July 25, 2006

PERSPECTIVE & PEACE

One of the greatest benefits to be gleaned from the Bible is perspective - God's Word is tailor-made for grey-slush days. It sends a beam of light through the fog. It signals safety when we fear we'll never make it through. Such big-picture perspective gives us a hope transplant, and within a brief period of time, we have escaped the bleak and boring and we're back at soaring. . .

And within a matter of hours night will fall, the dark sky will glitter with moon and stars, and sleep will force itself upon us. Life will continue on uninterrupted. Appreciated or not, the canvas of nature will go on being painted by the fingers of God . . . reminders of His deep peace.

July 20, 2006

Walk softly, play happily, dream sweetly, love deeply.

July 17, 2006

CLEANING, SWIMMING, AND SUNSTROKE

Ah today's been lovely, just lovely. Nothing out of the ordinary, just a normal Monday, but a good one! Work went amazingly fast, thanks to Janelle. Gotta love that girl, and I'm really finding it too bad that she only started a week ago, because I would've loved working with her for longer. But yeah, work went really well, and that doesn't happen very often anymore so that alone completely thrilled me. And then this afternoon was just the best! I exercised for awhile and then lounged in my pool for a couple of hours. And it honestly didn't feel like that long at all! Mhmm, gotta love the pool! :) However, because it didn't feel like all that long when it actually was, I got a bit of sunstroke. Oooh, that's a gross feeling. But the pills have been taken and I'm about to lie down, so it'll be all good in just a lil bit!

July 12, 2006

NOT SO BLAH

Alright. So the number is wrong, and that sucks a lot. Well, it sucks a bit. Frankly, I thought I'd be a lot more bummed about it than I am. But I won't be done work next Friday. No, now I'm done on the following Wednesday, the 26th. So that's not too bad, only a few more extra days, and I can probably handle that. So instead of being done work in 7 days, I'm now done in 10. And hey, ten's a pretty good number! It only gets smaller from here! I do hope that time speeds up a bit though. I'm kinda sick of it dragging along :)

July 10, 2006

9

Is the number of days of work I have left! Such a pretty number, is the number 9. I happen to really like that number, but for other reasons besides it being how many days I have left. But yes! Every day that goes by makes me happier and happier, and I know that I'm gonna be jumping outta my skin by the time next Friday rolls around. To have been waiting for nearly 14 months, and to finally reach the end, is absolutely amazing. I don't know how I'm going to celebrate, but I'll make sure to do something. Gotta do something! It's a momentous event! And I'm not going to regret quitting for one millisecond! Oh that's gonna be a good good day.
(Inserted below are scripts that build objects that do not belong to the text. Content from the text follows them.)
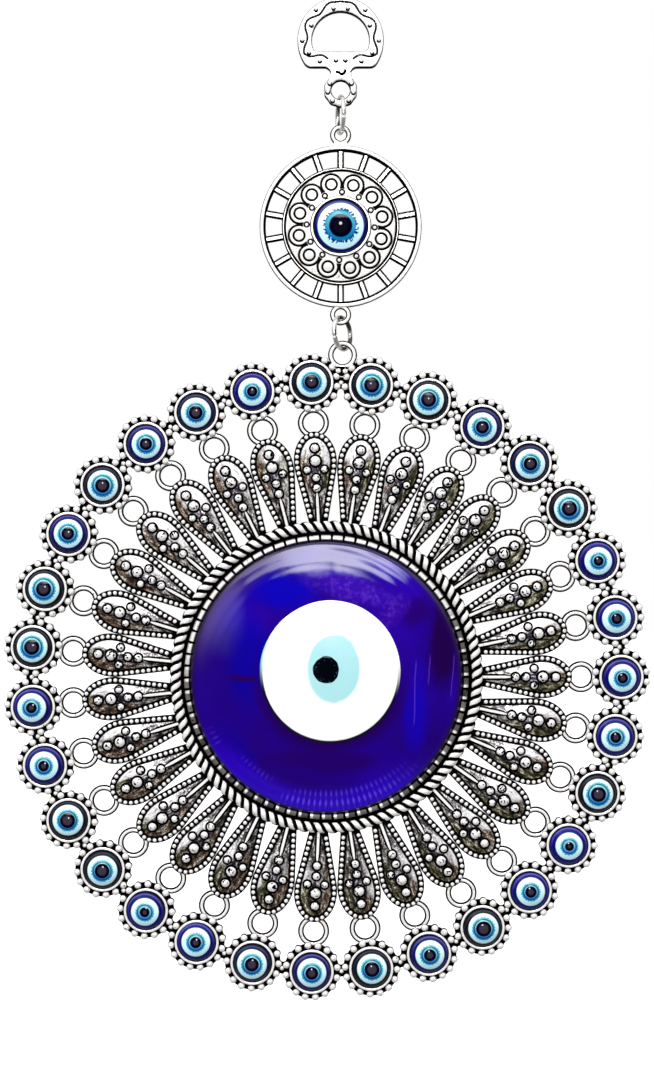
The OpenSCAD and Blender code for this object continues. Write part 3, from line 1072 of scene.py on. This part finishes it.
def petal_plate():
    """One petal, straight up from the middle of the pendant."""
    line = resampled(bead_line(), 60)
    along = np.gradient(line, axis=0)
    along[-1] = (-1.0, 0.0)
    along /= np.linalg.norm(along, axis=1)[:, None]
    outward = np.stack([along[:, 1], -along[:, 0]], -1)
    spine = PETAL_ROOT + (line[:, 1] - PETAL_ROOT) * (57.2 - PETAL_ROOT) / (PETAL_TIP - PETAL_ROOT)
    rows = []
    tones = []
    for offset, h, tone in ((0.78, -1.3, 0.3), (0.78, -0.4, 0.4), (0.76, -0.1, 1.0), (0.6, 0.1, 1.0),
                            (-0.60, 0.12, 1.0), (-0.86, 0.28, 1.0), (-0.98, 0.46, 0.55)):
        side = line + offset * outward
        side[:, 0] = np.maximum(side[:, 0], 0.0)
        rows.append(np.column_stack([side, np.full(len(side), h)]))
        tones.append(np.full(len(side), tone))
    edge = rows[-1][:, :2]
    crown = 0.16 * np.maximum(edge[:, 0],
                              0.35 * np.linalg.norm(edge - np.column_stack([0 * spine, spine]), axis=1))
    for share in (0.06, 0.2, 0.38, 0.58, 0.79, 1.0):
        flat = edge * (1 - share) + np.column_stack([np.zeros(len(spine)), spine]) * share
        h = 0.46 + crown * (1 - (1 - share) ** 2)
        rows.append(np.column_stack([flat, h]))
        tones.append(np.full(len(spine), 0.2 if share < 0.1 else 0.0))
    rows = np.stack(rows, 1)
    tones = np.stack(tones, 1)
    mirrored = rows[:, -2::-1] * np.array([-1.0, 1.0, 1.0])
    back = np.column_stack([np.zeros(len(spine)), spine, np.full(len(spine), -1.3)])[:, None]
    loops = np.concatenate([rows, mirrored, back], 1)
    loop_tones = np.concatenate([tones, tones[:, -2::-1], np.full((len(spine), 1), 0.5)], 1)
    shape = Shape()
    loft(shape, loops, loop_tones, cap_end=False)
    return shape


def petal_spike():
    """Bright spike that runs in from the lowest granule, between two dark lines."""
    shape = Shape()
    for half, lift, shades in ((0.80, 0.20, (1.0, 1.0, 1.0)), (0.36, 0.44, (1.0, 0.5, 0.0))):
        loops = []
        for at in np.linspace(PETAL_ROOT + 0.2, 46.9, 10):
            w = half * math.sqrt(min(1.0, (47.2 - at) / 1.6))
            h = float(field_height(0.0, at)) + 0.06 + lift
            loops.append([(-w, at, 0.0), (-w, at, h - 0.12), (-0.72 * w, at, h), (0.72 * w, at, h),
                          (w, at, h - 0.12), (w, at, 0.0)])
        tones = [shades[0], shades[1], shades[2], shades[2], shades[1], shades[0]]
        loft(shape, loops, np.array(tones))
    return shape


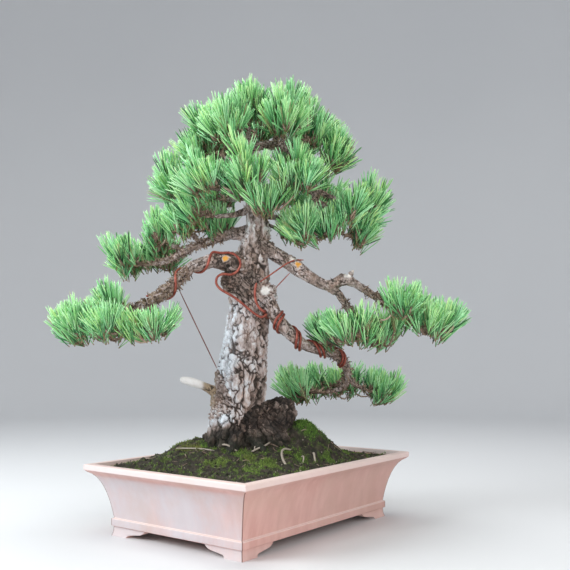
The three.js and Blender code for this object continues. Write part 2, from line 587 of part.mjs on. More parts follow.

Today's good too though. Don't get me wrong, I'm happy right now. Life has evened out a lot, and I mean A LOT, in the last week and I'm feeling much much better. Everything's been sorting itself out bit by bit, and I know it'll only get even better, and that's a lovely thing. The present is bearable and the future is looking great. And it'll be even better in 9 days!

July 05, 2006

HOPE IN A NEW DAY

Well I don't really know what to say. I don't really even know what to think anymore. I have always found it funny how life can change in the space of seconds, and I'm quite experienced with that. But honestly, I never quite knew how quickly it all could change until just recently. And ya know what? I don't like it. I like how life used to be, the certainty of things, the knowledge that some things will always remain constant. And all that has been shot to hell. Some of my beliefs has been shaken to the core, trust is nonexistent, and the hurt is extreme. Taking the easy way out is not an option, however, so the hurt is a necessary part of the healing process. I just wish that healing didn't take so bloody long. But every new day is a blessing, even if it doesn't feel like it. Yesterday was brutal but today is ok. Tomorrow will be even better, and before I know it the past will be blurred memories. It's just having to live with the present that I don't much care for.